Теории Мишеля Фуко касались тех образов человека, его жизни, работы и языка, которые доминировали в дисциплинарных диаграммах и архивах знаний в XIX и первой половине XX века. Однако скачок в развитии информационных технологий и в формировании новых человеко-машинных ансамблей во второй половине XX и начале XXI веков привел к тому, что прежние, тщательно сконструированные дисциплинарные диаграммы и образы человека были смещены - не обязательно полностью уничтожены, но, по меньшей мере, трансформированы. Сетевые пространства, решетки и диаграммы стали предметом более пристального внимания.
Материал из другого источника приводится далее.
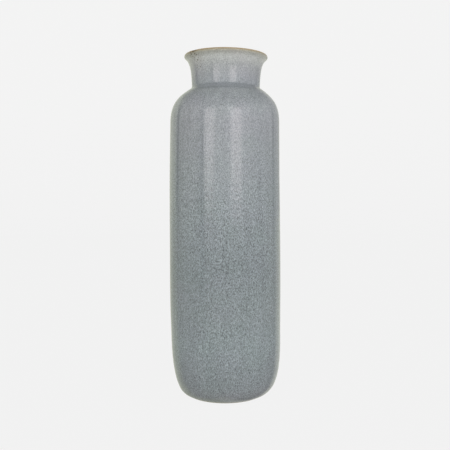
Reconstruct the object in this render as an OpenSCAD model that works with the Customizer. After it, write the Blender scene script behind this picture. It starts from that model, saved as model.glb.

С одной стороны, сформировался набор представлений о городе, который связан с пониманием жизни как объекта дисциплинарной власти и «биотехнологий» и который архитекторы способны понять как диагносты и терапевты, занятые «менеджментом населения»; с другой - появились аспекты, которые требуют от архитекторов навыков инфотехнологов и которые им удается схватить и визуализировать лишь весьма приблизительно, в едва видимых контурах.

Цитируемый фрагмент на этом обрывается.